## Provided data
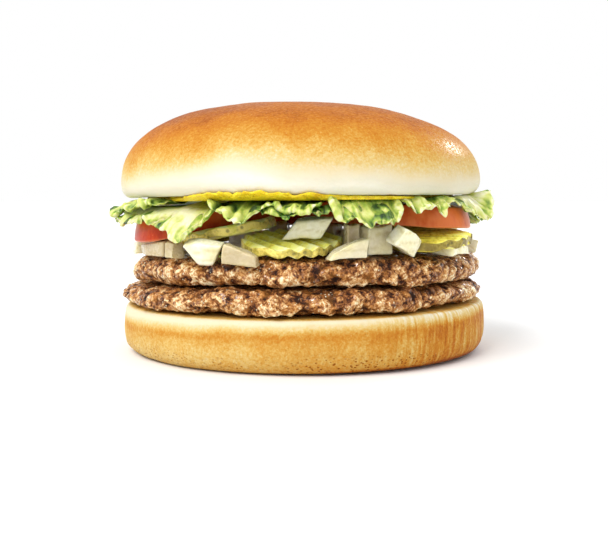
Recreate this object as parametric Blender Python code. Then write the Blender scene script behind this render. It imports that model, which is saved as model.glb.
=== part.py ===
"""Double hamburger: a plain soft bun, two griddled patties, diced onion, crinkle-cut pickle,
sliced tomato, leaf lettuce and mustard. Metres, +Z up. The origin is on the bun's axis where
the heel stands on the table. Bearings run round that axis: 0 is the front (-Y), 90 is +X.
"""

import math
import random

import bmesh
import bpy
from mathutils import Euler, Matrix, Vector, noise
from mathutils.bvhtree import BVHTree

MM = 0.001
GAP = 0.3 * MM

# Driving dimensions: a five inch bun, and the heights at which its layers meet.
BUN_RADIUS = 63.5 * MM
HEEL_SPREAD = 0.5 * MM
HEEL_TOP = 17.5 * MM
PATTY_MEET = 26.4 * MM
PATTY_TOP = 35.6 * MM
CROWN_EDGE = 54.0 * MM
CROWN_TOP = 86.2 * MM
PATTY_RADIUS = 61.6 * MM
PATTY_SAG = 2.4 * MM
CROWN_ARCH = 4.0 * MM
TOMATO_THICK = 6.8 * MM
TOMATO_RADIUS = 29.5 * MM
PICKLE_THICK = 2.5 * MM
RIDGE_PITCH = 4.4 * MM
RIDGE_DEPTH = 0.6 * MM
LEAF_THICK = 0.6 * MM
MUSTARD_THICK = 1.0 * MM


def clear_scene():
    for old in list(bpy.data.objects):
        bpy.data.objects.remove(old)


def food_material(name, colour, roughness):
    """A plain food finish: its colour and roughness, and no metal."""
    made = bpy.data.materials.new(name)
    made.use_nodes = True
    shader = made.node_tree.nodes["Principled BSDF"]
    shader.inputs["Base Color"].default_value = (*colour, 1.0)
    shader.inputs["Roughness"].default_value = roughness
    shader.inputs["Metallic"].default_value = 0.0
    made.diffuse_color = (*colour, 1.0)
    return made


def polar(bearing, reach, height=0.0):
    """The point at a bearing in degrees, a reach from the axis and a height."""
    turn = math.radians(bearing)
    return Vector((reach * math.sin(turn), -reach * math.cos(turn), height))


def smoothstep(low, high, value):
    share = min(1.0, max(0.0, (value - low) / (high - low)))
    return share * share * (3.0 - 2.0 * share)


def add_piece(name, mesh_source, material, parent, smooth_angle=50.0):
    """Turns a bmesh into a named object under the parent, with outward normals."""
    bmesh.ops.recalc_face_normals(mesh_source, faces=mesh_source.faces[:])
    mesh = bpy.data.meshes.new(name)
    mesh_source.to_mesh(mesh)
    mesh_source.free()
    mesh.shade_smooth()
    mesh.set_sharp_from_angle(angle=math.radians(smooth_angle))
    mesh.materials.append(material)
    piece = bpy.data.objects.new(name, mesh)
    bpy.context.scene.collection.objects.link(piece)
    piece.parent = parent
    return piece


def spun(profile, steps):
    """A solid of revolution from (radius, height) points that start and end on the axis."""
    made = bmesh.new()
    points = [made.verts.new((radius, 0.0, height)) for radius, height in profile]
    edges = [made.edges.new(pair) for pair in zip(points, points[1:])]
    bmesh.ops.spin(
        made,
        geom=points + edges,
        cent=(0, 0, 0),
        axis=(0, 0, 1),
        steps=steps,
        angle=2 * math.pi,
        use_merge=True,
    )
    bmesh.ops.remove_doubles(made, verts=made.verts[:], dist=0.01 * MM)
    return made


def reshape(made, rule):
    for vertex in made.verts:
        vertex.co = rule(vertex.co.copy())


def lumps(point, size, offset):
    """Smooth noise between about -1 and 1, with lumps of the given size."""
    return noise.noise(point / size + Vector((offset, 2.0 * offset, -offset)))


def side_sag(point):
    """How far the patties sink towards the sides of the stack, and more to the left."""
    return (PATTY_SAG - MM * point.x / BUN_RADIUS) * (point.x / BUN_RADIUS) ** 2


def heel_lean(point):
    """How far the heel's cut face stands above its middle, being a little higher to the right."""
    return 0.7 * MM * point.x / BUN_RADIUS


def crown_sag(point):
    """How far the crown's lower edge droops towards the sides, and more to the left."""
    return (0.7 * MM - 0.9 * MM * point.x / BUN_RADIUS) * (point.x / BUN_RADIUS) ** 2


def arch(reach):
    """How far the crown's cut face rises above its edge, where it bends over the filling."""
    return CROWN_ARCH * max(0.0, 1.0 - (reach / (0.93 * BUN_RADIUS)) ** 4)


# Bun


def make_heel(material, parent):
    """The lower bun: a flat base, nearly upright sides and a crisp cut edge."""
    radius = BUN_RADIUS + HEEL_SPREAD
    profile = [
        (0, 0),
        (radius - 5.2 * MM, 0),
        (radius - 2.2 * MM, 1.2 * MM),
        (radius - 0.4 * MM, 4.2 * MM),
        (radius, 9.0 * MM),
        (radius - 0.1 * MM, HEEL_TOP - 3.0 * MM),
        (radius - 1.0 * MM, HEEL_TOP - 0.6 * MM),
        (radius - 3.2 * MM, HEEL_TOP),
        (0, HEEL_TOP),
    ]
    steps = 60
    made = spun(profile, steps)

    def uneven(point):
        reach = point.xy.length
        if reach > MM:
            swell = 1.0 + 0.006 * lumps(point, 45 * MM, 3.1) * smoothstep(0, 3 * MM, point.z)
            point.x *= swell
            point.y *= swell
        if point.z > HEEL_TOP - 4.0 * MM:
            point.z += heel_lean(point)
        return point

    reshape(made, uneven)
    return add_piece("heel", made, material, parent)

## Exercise
Which lines hold the word "that"? Copy all of them.

## Full output
Recreate this object as parametric Blender Python code. Then write the Blender scene script behind this render. It imports that model, which is saved as model.glb.
the heel stands on the table. Bearings run round that axis: 0 is the front (-Y), 90 is +X.
    """A solid of revolution from (radius, height) points that start and end on the axis."""